What you are asked to do: Restate the span of lines that starts with the line containing "radius, y = width" and ends with the line containing "of a console", word for word, including both, with nothing else.

Data for this exercise:
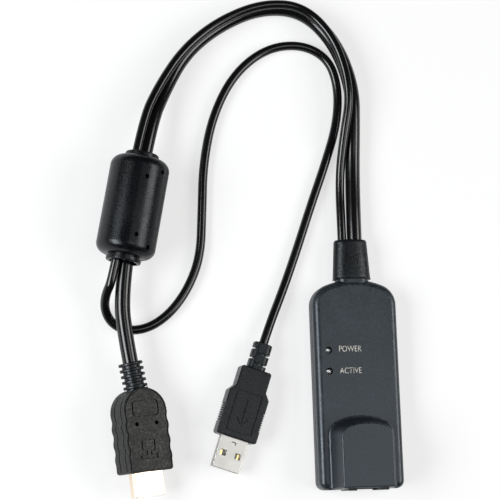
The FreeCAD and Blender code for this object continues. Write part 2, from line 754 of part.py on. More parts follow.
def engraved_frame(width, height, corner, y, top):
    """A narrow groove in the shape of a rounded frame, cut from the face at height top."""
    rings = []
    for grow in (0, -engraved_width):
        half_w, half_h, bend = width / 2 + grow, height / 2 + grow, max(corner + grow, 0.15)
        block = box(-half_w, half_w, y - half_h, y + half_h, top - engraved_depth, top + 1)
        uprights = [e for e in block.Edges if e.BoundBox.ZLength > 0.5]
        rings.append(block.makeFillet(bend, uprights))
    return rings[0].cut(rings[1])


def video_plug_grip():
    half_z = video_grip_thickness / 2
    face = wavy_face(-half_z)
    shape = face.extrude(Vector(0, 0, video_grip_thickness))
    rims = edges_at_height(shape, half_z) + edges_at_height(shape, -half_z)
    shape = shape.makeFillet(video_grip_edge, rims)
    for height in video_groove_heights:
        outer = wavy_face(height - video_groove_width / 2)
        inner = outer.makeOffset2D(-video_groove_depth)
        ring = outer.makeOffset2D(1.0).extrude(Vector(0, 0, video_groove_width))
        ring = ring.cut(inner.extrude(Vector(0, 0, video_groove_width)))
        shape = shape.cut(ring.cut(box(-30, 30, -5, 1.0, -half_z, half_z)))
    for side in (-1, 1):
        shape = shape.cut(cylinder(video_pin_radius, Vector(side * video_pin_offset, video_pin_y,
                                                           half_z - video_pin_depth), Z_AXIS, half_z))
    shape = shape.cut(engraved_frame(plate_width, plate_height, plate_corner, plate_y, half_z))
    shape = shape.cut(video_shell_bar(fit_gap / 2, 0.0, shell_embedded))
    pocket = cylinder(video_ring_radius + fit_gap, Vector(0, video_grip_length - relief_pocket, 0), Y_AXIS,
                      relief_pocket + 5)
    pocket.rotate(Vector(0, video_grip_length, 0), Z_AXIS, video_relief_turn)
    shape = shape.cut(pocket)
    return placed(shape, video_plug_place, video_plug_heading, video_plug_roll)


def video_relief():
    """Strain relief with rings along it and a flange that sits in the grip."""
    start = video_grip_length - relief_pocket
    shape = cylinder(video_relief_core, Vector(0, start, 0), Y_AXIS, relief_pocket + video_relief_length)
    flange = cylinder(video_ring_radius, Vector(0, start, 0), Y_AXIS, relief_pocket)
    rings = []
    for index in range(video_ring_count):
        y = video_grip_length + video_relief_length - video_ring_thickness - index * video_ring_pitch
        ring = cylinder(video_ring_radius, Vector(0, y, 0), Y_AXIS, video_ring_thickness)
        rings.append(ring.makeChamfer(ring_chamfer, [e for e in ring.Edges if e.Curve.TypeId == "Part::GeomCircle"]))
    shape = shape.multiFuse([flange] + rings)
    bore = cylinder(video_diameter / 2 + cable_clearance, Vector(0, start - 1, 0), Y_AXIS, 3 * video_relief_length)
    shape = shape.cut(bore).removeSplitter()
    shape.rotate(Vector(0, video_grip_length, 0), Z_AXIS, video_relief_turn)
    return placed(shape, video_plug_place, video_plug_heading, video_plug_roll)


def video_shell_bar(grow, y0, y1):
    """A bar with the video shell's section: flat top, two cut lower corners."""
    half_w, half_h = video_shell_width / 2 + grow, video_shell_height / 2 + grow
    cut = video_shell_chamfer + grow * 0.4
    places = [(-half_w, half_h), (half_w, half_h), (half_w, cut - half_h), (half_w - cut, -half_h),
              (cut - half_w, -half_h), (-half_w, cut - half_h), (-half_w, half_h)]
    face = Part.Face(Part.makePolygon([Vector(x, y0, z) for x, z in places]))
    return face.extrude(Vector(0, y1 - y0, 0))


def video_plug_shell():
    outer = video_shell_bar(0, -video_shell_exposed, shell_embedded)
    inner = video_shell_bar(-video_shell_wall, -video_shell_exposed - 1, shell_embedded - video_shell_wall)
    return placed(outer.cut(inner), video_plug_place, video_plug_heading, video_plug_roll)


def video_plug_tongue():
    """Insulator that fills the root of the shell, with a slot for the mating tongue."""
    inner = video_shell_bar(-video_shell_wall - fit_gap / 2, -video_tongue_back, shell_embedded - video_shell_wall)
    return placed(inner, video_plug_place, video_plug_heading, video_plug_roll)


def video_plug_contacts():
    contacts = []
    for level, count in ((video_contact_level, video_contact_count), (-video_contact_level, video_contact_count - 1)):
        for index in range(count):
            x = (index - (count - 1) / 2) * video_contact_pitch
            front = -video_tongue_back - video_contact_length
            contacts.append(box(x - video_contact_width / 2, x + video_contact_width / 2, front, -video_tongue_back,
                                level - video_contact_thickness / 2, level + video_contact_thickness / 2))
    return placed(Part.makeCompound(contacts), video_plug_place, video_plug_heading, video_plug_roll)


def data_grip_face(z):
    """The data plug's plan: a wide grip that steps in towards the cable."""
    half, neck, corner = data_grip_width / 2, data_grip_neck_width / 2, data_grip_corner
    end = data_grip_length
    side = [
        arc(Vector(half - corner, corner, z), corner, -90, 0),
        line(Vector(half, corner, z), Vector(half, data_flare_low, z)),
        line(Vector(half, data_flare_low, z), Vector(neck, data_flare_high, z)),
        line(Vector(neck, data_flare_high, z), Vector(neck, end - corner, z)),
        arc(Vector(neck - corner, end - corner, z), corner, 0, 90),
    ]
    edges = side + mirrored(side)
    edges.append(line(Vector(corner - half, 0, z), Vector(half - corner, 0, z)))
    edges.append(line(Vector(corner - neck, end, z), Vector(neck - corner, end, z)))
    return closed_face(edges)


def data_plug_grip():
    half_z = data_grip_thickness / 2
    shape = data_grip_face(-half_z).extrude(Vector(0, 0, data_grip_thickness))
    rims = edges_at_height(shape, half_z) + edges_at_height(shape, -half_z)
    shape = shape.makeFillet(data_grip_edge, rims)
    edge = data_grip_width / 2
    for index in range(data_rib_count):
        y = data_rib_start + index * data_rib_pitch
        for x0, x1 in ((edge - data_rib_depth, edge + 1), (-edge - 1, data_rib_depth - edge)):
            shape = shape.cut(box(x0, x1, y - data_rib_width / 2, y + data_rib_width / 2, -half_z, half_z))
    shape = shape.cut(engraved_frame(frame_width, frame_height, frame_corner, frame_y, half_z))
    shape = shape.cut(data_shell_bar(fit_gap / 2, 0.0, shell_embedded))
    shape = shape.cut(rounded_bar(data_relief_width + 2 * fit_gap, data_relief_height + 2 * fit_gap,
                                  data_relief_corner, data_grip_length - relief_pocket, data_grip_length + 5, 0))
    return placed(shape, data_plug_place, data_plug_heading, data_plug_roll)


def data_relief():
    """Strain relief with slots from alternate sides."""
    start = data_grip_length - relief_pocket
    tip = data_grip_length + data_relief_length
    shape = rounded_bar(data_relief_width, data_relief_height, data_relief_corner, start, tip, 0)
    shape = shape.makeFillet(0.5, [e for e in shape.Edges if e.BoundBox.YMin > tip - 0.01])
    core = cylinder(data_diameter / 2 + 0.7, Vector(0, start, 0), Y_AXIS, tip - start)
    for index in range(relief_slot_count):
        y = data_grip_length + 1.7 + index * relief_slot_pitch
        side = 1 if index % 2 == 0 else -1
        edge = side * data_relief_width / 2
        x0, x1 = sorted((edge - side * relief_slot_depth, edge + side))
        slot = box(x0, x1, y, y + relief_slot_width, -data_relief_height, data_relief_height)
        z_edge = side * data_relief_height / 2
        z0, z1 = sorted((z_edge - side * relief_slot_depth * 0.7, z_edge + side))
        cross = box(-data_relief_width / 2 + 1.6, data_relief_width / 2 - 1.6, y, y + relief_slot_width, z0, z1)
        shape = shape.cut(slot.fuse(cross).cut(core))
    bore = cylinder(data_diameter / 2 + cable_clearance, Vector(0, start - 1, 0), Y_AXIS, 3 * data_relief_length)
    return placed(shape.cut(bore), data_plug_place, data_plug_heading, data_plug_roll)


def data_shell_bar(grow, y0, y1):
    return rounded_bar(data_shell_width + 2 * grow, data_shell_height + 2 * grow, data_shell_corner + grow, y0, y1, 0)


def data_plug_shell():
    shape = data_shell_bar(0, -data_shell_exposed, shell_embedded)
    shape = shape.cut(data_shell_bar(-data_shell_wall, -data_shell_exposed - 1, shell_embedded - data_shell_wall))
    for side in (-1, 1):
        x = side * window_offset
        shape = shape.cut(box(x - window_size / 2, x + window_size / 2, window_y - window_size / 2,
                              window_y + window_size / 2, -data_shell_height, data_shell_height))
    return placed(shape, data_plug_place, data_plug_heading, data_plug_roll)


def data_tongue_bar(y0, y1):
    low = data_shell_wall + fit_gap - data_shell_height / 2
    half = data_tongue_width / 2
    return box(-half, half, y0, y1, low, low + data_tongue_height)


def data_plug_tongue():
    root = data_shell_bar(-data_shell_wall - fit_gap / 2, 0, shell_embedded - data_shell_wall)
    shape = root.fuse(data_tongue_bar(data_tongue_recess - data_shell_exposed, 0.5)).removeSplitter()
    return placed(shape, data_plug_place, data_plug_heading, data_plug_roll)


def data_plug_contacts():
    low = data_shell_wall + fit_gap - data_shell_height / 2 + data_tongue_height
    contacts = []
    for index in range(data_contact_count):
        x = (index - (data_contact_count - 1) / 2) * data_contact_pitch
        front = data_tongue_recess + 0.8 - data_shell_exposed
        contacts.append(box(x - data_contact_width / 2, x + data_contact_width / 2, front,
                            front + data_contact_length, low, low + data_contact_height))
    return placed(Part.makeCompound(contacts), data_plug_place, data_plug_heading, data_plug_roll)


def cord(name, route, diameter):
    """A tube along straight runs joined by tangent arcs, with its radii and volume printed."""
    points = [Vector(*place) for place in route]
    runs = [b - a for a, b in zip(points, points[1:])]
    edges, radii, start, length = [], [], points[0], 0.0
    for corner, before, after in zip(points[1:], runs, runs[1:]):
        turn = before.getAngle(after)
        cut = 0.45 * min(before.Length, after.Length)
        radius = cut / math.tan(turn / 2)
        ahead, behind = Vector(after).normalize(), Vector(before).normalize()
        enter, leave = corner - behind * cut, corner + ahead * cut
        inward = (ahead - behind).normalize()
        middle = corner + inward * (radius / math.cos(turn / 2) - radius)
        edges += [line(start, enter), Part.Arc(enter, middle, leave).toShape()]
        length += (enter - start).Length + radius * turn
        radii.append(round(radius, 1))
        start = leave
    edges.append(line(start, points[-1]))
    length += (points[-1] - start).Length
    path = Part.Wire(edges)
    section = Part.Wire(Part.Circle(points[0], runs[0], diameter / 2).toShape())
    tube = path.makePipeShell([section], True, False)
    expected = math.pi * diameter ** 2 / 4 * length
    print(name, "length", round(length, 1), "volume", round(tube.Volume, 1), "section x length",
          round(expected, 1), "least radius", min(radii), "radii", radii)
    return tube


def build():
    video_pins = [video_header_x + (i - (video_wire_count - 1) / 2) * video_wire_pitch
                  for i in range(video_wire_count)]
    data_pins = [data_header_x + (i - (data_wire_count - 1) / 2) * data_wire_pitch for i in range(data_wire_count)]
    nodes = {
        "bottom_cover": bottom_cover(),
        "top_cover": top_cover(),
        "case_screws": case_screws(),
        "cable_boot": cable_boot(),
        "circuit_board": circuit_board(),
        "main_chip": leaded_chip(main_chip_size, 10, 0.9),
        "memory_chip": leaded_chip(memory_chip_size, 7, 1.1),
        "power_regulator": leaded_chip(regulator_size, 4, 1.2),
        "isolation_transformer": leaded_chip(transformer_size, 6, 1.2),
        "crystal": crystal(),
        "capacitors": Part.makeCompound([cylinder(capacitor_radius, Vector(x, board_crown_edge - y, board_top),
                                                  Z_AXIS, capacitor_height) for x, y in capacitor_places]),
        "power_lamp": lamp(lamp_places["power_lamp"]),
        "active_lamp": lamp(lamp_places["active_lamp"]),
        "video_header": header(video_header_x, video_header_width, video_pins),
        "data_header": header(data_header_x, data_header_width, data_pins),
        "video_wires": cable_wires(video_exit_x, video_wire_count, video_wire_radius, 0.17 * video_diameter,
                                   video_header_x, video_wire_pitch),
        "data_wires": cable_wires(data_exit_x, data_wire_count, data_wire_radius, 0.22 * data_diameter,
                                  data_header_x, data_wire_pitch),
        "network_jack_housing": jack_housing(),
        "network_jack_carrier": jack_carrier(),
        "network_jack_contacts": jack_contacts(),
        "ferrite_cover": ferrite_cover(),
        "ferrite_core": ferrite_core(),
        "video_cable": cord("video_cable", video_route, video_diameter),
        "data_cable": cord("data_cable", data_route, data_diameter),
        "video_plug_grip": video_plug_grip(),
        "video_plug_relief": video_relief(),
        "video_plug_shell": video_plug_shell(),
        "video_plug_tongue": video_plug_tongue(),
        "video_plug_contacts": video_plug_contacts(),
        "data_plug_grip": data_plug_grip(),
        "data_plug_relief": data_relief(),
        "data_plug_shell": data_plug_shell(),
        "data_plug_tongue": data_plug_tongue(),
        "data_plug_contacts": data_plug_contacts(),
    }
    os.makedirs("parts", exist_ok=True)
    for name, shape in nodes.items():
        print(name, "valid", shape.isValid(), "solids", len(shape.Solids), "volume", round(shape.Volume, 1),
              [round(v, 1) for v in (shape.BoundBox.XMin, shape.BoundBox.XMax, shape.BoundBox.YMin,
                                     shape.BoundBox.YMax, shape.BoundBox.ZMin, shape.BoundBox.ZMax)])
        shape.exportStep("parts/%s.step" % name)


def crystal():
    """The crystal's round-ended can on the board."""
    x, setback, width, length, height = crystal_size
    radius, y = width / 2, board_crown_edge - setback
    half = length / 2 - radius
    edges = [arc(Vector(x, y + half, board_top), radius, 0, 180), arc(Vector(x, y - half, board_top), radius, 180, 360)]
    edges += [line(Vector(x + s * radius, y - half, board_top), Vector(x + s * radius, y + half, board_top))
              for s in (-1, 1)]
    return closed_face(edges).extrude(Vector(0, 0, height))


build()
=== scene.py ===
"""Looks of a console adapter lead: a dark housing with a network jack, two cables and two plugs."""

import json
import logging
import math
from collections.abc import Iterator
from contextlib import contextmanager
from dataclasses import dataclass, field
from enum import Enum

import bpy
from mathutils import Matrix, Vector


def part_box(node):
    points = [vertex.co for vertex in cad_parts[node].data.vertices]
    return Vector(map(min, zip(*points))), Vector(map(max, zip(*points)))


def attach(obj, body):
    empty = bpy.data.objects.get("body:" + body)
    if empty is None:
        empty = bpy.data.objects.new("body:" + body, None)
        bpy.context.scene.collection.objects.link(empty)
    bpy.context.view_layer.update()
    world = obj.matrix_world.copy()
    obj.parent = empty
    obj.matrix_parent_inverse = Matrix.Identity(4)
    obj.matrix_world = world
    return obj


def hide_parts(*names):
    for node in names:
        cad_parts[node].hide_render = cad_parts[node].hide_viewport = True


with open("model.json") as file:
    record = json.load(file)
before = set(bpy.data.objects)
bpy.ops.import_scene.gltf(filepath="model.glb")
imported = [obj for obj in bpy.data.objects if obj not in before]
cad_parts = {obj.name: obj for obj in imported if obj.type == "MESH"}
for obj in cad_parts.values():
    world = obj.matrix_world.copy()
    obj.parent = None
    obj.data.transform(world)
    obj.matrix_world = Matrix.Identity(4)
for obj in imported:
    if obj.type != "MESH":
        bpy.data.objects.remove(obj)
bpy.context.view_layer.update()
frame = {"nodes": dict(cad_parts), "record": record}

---

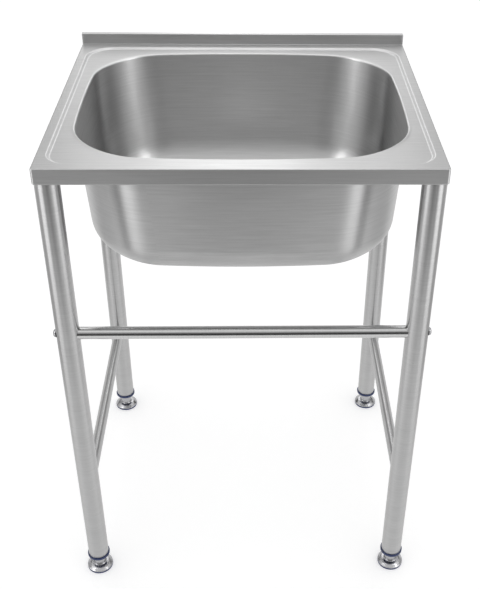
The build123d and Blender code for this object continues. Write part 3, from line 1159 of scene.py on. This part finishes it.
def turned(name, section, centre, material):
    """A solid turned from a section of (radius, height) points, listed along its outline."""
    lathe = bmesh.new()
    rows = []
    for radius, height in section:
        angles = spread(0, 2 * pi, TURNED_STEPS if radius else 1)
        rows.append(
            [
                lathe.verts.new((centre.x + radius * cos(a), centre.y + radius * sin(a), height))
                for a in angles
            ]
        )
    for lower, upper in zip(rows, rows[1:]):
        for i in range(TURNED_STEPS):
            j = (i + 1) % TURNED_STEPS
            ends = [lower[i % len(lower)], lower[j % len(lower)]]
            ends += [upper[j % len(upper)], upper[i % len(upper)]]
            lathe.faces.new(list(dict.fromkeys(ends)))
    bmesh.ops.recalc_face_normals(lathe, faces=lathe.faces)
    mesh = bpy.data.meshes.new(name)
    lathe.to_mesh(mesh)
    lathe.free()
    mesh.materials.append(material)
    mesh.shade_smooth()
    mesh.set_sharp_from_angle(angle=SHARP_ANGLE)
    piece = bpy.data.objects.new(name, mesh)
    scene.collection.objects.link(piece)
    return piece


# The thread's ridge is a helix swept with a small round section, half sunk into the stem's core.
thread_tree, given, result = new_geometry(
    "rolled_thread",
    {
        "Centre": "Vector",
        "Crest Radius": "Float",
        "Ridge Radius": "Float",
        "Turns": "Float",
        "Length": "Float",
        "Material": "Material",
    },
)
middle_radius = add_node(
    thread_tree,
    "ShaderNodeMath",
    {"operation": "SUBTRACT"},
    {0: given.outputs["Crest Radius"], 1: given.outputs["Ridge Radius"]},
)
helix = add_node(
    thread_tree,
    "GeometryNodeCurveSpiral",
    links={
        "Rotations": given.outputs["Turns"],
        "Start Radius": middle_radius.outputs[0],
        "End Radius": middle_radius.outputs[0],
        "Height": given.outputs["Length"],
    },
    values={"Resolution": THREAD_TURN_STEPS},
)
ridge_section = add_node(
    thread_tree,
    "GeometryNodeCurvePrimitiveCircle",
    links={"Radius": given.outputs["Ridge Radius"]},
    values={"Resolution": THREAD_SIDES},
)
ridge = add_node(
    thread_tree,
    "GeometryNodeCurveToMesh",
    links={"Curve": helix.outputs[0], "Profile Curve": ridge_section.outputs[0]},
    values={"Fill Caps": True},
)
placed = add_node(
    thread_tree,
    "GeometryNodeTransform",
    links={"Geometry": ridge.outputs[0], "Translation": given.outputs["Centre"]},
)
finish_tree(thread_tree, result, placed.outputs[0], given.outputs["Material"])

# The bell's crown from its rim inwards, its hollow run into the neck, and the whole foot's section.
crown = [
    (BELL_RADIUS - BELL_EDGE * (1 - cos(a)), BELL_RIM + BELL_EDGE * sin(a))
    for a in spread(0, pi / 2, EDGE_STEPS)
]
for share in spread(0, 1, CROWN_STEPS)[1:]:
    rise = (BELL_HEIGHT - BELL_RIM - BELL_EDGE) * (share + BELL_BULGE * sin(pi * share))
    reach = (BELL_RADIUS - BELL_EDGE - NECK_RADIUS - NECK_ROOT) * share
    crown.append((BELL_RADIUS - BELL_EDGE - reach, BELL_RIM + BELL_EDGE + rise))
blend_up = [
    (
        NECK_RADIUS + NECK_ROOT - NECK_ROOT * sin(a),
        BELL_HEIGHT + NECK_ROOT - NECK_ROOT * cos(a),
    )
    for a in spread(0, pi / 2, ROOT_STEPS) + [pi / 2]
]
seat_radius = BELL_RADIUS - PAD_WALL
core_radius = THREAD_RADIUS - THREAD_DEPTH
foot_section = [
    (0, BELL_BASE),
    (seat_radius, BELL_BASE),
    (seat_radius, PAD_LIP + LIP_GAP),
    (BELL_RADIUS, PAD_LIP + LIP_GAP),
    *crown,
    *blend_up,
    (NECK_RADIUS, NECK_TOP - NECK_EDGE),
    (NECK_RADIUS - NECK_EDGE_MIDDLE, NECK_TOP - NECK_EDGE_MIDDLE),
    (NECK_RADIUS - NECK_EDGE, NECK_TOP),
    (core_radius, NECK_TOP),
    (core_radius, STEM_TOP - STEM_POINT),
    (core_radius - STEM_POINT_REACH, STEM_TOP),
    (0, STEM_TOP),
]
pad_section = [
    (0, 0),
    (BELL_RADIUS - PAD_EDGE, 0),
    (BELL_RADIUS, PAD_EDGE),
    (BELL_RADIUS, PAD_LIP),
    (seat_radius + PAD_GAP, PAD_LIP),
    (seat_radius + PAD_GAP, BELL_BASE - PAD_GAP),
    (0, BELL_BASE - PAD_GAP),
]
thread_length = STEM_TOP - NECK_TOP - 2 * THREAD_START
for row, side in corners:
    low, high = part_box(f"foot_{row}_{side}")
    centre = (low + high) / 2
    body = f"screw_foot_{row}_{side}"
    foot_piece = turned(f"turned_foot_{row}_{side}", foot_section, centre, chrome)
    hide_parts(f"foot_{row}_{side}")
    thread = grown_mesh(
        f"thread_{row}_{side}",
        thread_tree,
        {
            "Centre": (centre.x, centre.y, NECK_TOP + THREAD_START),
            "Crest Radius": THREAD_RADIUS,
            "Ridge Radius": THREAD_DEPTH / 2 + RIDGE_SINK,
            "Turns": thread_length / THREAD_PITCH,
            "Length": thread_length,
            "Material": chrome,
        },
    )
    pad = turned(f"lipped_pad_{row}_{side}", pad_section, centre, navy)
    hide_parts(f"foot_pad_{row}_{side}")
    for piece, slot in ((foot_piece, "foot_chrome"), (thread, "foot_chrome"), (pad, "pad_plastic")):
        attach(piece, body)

Solution to this task:
    radius, y = width / 2, board_crown_edge - setback
    half = length / 2 - radius
    edges = [arc(Vector(x, y + half, board_top), radius, 0, 180), arc(Vector(x, y - half, board_top), radius, 180, 360)]
    edges += [line(Vector(x + s * radius, y - half, board_top), Vector(x + s * radius, y + half, board_top))
              for s in (-1, 1)]
    return closed_face(edges).extrude(Vector(0, 0, height))


build()
=== scene.py ===
"""Looks of a console adapter lead: a dark housing with a network jack, two cables and two plugs."""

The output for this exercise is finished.